• [Supplied information]
— begin —

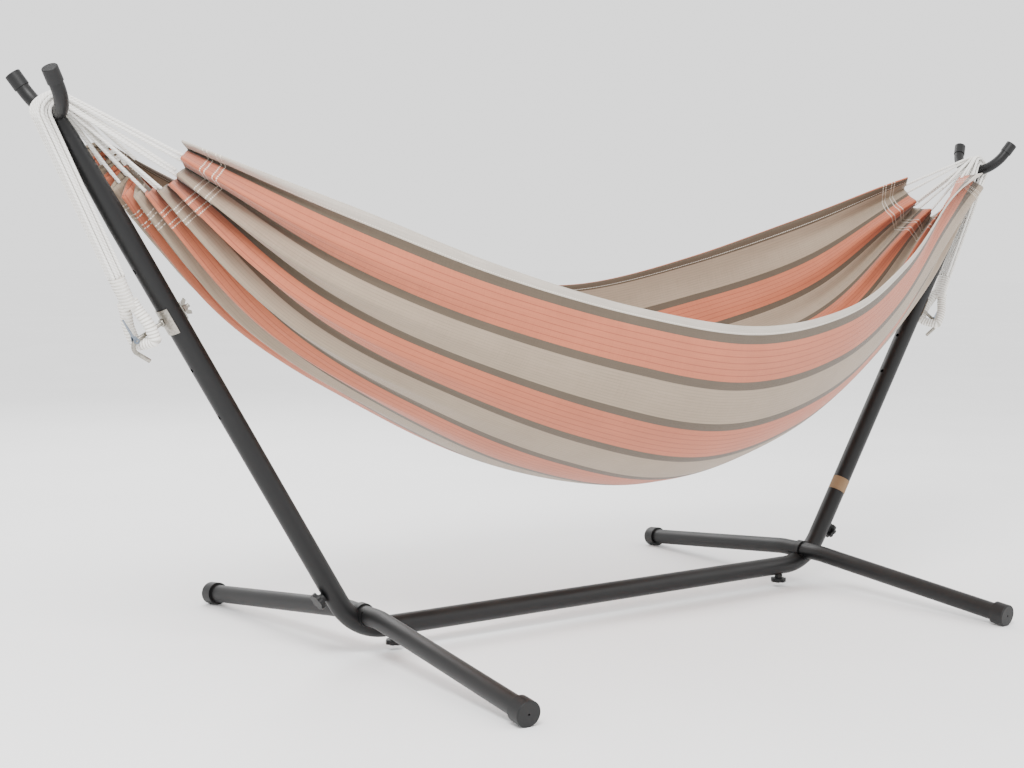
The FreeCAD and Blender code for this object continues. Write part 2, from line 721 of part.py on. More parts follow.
def strand_route(side, row, column):
    """Points of one strand: cloth, two corners round the fork, neck; and the fork's arc."""
    across = column * STRAND_PITCH_FORK
    radius = (FORK_OD + STRAND_OD) / 2 + STRAND_CLEAR + row * ROW_PITCH
    valley = FORK_RADIUS - (FORK_OD + STRAND_OD) / 2
    lift = valley - math.sqrt(valley ** 2 - across ** 2)
    fork_axis = on_upright(side, FORK_BOTTOM + lift, 0, across)
    bottom, pull = pull_line(side)
    pull_out = Vector(side * pull.z, 0, -side * pull.x)
    rows = len(STRAND_ROWS)
    neck = bottom + pull * (EYE_LENGTH + NECK_LENGTH)
    neck = neck + pull_out * ((row - (rows - 1) / 2) * ROW_PITCH)
    neck = neck + Y_AXIS * (column * STRAND_PITCH_NECK)
    cloth = end_point(side, row, column)
    from_cloth = tangent_normal(fork_axis, Vector(cloth.x, across, cloth.z), radius, side, False)
    from_neck = tangent_normal(fork_axis, Vector(neck.x, across, neck.z), radius, side, True)
    middle = (from_cloth + from_neck).normalize()
    corners = []
    for first, last in ((from_cloth, middle), (middle, from_neck)):
        corners.append(fork_axis + (first + last) * (radius / (1 + first.dot(last))))
    return [cloth, corners[0], corners[1], neck], radius


def tangent_normal(centre, target, radius, side, outer):
    """Unit vector from a circle's centre to where a line from target touches its top."""
    to_target = target - centre
    distance = math.hypot(to_target.x, to_target.z)
    base = math.atan2(to_target.z, to_target.x)
    spread = math.acos(radius / distance)
    turn = spread if (side > 0) == outer else -spread
    return Vector(math.cos(base + turn), 0, math.sin(base + turn))


def strand_solid(points, radius):
    """A strand along its points, with the volume and arc radii checked."""
    radii = []
    for before, here, after in zip(points, points[1:], points[2:]):
        turn = math.pi - (before - here).getAngle(after - here)
        limit = 0.4999 * min((here - before).Length, (after - here).Length) / math.tan(turn / 2)
        radii.append(min(radius, limit))
    solid = rod(points, radii, STRAND_OD / 2)
    length = sum(edge.Length for edge in route(points, radii))
    expected = length * math.pi * (STRAND_OD / 2) ** 2
    if abs(solid.Volume / expected - 1) > 0.02:
        raise ValueError("strand volume is off")
    return solid, length, radii


def cut_x(side):
    return side * (abs(on_upright(side, FORK_BOTTOM).x) - STRING_CUT)


def at_x(first, last, x):
    share = (x - first.x) / (last.x - first.x)
    return first + (last - first) * share


def between(shape, low_x, high_x):
    """The stretch of a strand between two upright planes."""
    low, high = sorted((low_x, high_x))
    box = Part.makeBox(high - low, 1000, 2000, Vector(low, -500, 0))
    return shape.common(box).Solids[0]


def strings(side):
    """Strands of one end: the part that stays with the stand and the part that swings."""
    fixed = []
    swinging = []
    plane = cut_x(side)
    for row, column in strand_places():
        points, radius = strand_route(side, row, column)
        start = at_x(points[0], points[1], plane - side * STRAND_OD)
        solid, length, radii = strand_solid([start] + points[1:], radius)
        fixed.append(between(solid, plane, side * (FORK_X + 500)))
        start = points[0] + (points[1] - points[0]).normalize() * STRING_START
        run = at_x(points[0], points[1], plane + side * STRAND_OD) - start
        rest = cylinder(start, run, STRAND_OD / 2, run.Length)
        swinging.append(between(rest, 0, plane - side * CUT_GAP))
        if side > 0 and column in (0, 0.5):
            total = length + (at_x(points[0], points[1], plane - side * STRAND_OD) - points[0]).Length
            print("strand row", row, "length", round(total), "arc radii",
                  [round(value, 1) for value in radii])
    return group(fixed), group(swinging)


def loop(side):
    """Whipped rope loop: round under the hook and up both sides into the neck."""
    bottom, pull = pull_line(side)
    meet = LOOP_OD / 2 + 0.1
    points = []
    for end in (-1, 1):
        top = bottom + pull * EYE_LENGTH + Y_AXIS * (end * meet)
        knee = bottom + pull * (EYE_LENGTH - LOOP_STRAIGHT) + Y_AXIS * (end * meet)
        hip = bottom + pull * LOOP_HIP + Y_AXIS * (end * LOOP_RADIUS)
        toe = bottom + Y_AXIS * (end * LOOP_RADIUS)
        points.append([top, knee, hip, toe])
    route_points = points[0] + points[1][::-1]
    bends = [LOOP_BEND, LOOP_BEND, LOOP_RADIUS * 0.9995]
    radii = bends + bends[::-1]
    print("loop arc radii", radii)
    return rod(route_points, radii, LOOP_OD / 2)


def neck(side):
    """Bound barrel between the loop and the loose strands."""
    bottom, pull = pull_line(side)
    third = pull.cross(Y_AXIS)
    start = bottom + pull * EYE_LENGTH
    wires = []
    rows = len(STRAND_ROWS)
    top_wide = STRAND_PITCH_NECK * max(STRAND_ROWS) / 2
    top_deep = ((rows - 1) * ROW_PITCH + STRAND_OD) / 2
    sizes = ((0, LOOP_OD, LOOP_OD / 2 + 0.5), (1, top_wide, top_deep))
    for share, wide, deep in sizes:
        centre = start + pull * (NECK_LENGTH * share)
        ellipse = Part.Ellipse(centre + Y_AXIS * wide, centre + third * deep, centre)
        wires.append(Part.Wire([ellipse.toShape()]))
    return Part.makeLoft(wires, True, True)


# ---------------------------------------------------------------- assembly

def build():
    nodes = {"beam": beam(), "paper_band": paper_band(), "fabric_bed": fabric_bed()}
    nuts = []
    for name, side in SIDES.items():
        nodes[name + "_elbow"] = elbow(side)
        nodes[name + "_upright"] = upright(side)
        nodes[name + "_fork"] = fork(side)
        nodes[name + "_leg_spigot"] = leg_spigot(side)
        nodes[name + "_leg_saddle"] = leg_saddle(side)
        nodes[name + "_leg_strap"] = leg_strap(side)
        nodes[name + "_hook_bolt"] = hook_bolt(side)
        nodes[name + "_hook_latch"] = hook_latch(side)
        nodes[name + "_latch_pin"] = latch_pin(side)
        nodes[name + "_outer_plate"] = outer_plate(side)
        nodes[name + "_inner_washer"] = inner_washer(side)
        nodes[name + "_wing_nut"] = wing_nut(side)
        nodes[name + "_rope_loop"] = loop(side)
        nodes[name + "_rope_neck"] = neck(side)
        fixed, swinging = strings(side)
        nodes[name + "_fork_strings"] = fixed
        nodes[name + "_bed_strings"] = swinging
        for end_name, end in (("front", -1), ("back", 1)):
            nodes[name + "_" + end_name + "_leg"] = leg(side, end)
            nodes[name + "_" + end_name + "_foot"] = foot_cap(side, end)
            nodes[name + "_" + end_name + "_fork_cap"] = fork_cap(side, end)
        for place, (point, direction) in knob_places(side).items():
            nodes[name + "_" + place + "_knob"] = knob_head(point, direction)
            nodes[name + "_" + place + "_screw"] = knob_screw(point, direction)
            nuts.append(weld_nut(point, direction))
    nodes["weld_nuts"] = group(nuts)
    for name, shape in nodes.items():
        save(name, shape)
    low = Vector(0, 0, BEAM_HEIGHT)
    high = Vector(0, 0, BEAM_HEIGHT)
    for shape in nodes.values():
        box = shape.optimalBoundingBox()
        low = Vector(min(low.x, box.XMin), min(low.y, box.YMin), min(low.z, box.ZMin))
        high = Vector(max(high.x, box.XMax), max(high.y, box.YMax), max(high.z, box.ZMax))
    print(len(nodes), "nodes; low corner", tuple(low), "high corner", tuple(high))


build()
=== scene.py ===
"""Hammock on its steel tube stand: cloth bed, end strings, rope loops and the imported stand."""
import math

import bmesh
import bpy
from mathutils import Matrix, Vector, noise


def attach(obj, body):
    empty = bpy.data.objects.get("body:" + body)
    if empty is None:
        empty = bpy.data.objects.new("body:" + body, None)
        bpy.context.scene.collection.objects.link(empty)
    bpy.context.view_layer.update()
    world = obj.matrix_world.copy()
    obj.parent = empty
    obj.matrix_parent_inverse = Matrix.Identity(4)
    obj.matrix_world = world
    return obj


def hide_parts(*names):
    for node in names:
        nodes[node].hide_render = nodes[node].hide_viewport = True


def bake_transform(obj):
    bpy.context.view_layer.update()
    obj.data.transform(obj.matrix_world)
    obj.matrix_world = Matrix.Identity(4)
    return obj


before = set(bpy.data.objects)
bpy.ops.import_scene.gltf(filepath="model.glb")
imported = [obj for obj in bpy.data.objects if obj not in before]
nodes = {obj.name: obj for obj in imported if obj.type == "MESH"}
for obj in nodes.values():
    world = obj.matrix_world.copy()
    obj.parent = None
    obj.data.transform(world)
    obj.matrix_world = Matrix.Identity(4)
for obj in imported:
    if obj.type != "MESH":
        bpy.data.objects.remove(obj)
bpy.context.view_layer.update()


# ------------------------------------------------------------------ viewpoint
# The stand is seen from the front left, a little above the cloth's ends, with a
# long lens, so that the near fork is large and the far one small.

YAW, PITCH, ROLL = math.radians(38.735), math.radians(-4.4), math.radians(1.04)
EYE = Vector((-2.3574, -2.7879, 0.8296))
LENS, LENS_SHIFT = 58.70, (-0.0528, -0.0166)

ahead = Vector((math.cos(PITCH) * math.sin(YAW), math.cos(PITCH) * math.cos(YAW), math.sin(PITCH)))
level = Vector((math.cos(YAW), -math.sin(YAW), 0))
upward = level.cross(ahead)
right = math.cos(ROLL) * level + math.sin(ROLL) * upward
above = -math.sin(ROLL) * level + math.cos(ROLL) * upward
lens = bpy.data.cameras.new("camera")
lens.sensor_width = 36
lens.lens = LENS
lens.shift_x, lens.shift_y = LENS_SHIFT
camera = bpy.data.objects.new("camera", lens)
turned = Matrix((right, above, -ahead)).transposed().to_4x4()
camera.matrix_world = Matrix.Translation(EYE) @ turned
bpy.context.scene.collection.objects.link(camera)
bpy.context.scene.camera = camera


# ------------------------------------------------------------------ end strings
# Eighteen white cotton cords at each end: twisted three-strand cord, sewn into the
# gathered cloth, laid over the fork in four rows and bound together at the neck.

MM = 0.001
CURVE_STEPS = 24
CORNER_X, BEAM_HEIGHT, UPRIGHT_ANGLE = 0.644, 0.050, math.radians(58.3)
FORK_BOTTOM, FORK_OD, FORK_RADIUS = 1.147, 0.025, 0.078
STRAND_OD = 0.0064
STRAND_ROWS = (5, 4, 5, 4)
STRAND_CLEAR = 0.0003
STRAIGHT_SHARE = 6              # length a string stays straight off the fork, in diameters
PITCH_FORK = STRAND_OD + 0.0022
PITCH_NECK = STRAND_OD + 0.0001
ROW_PITCH = PITCH_NECK * math.sqrt(3) / 2 + 0.0003
HOOK_HEIGHT, HOOK_RADIUS = 0.738, 0.004
LOOP_OD, LOOP_RADIUS, LOOP_OUT, LOOP_HIP, LOOP_STRAIGHT = 0.021, 0.022, 0.068, 0.038, 0.015
EYE_LENGTH, NECK_LENGTH = 0.084, 0.046
SIDES = {"left": -1, "right": 1}
FORK_X = CORNER_X + FORK_BOTTOM * math.cos(UPRIGHT_ANGLE)
FORK_Z = BEAM_HEIGHT + FORK_BOTTOM * math.sin(UPRIGHT_ANGLE)

# hems and bottom of the cloth: (share of the way out to the fork, across, drop below the fork)
FRONT_HEM = [(-0.820, -44, 36), (-0.634, -237, 149), (-0.417, -328, 254), (-0.188, -385, 329),
             (0.048, -409, 366), (0.277, -390, 330), (0.513, -298, 231), (0.746, -170, 82),
             (0.958, -50, 8)]
BELLY = [(-0.872, 0, 130), (-0.690, 0, 371), (-0.473, 0, 544), (-0.241, 0, 674),
         (0.000, 0, 728), (0.241, 0, 676), (0.473, 0, 548), (0.690, 0, 381), (0.886, 0, 116)]
BACK_HEM = [(-0.934, 48, 41), (-0.706, 200, 121), (-0.481, 320, 211), (-0.265, 385, 271),
            (-0.016, 405, 302), (0.201, 388, 304), (0.433, 328, 236), (0.658, 222, 132),
            (0.814, 48, 24)]


def on_line(points, along):
    """A point of a smooth line through evenly spaced points; along runs from -1 to 1."""
    count = len(points) - 1
    place = (along + 1) / 2 * count
    first = min(int(place), count - 1)
    part = place - first
    near = [Vector(points[min(max(first + step, 0), count)]) for step in (-1, 0, 1, 2)]
    if first == 0:
        near[0] = near[1] * 2 - near[2]
    if first == count - 1:
        near[3] = near[2] * 2 - near[1]
    bend = near[0] * -1 + near[1] * 3 - near[2] * 3 + near[3]
    curve = near[0] * 2 - near[1] * 5 + near[2] * 4 - near[3]
    slope = near[2] - near[0]
    local = near[1] + (slope * part + curve * part ** 2 + bend * part ** 3) * 0.5
    return Vector((local.x * FORK_X, local.y * MM, FORK_Z - local.z * MM))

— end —

• [The request] In the listing above, count each line that holds the string "body". Give the number only.

• [Answer to the problem] 3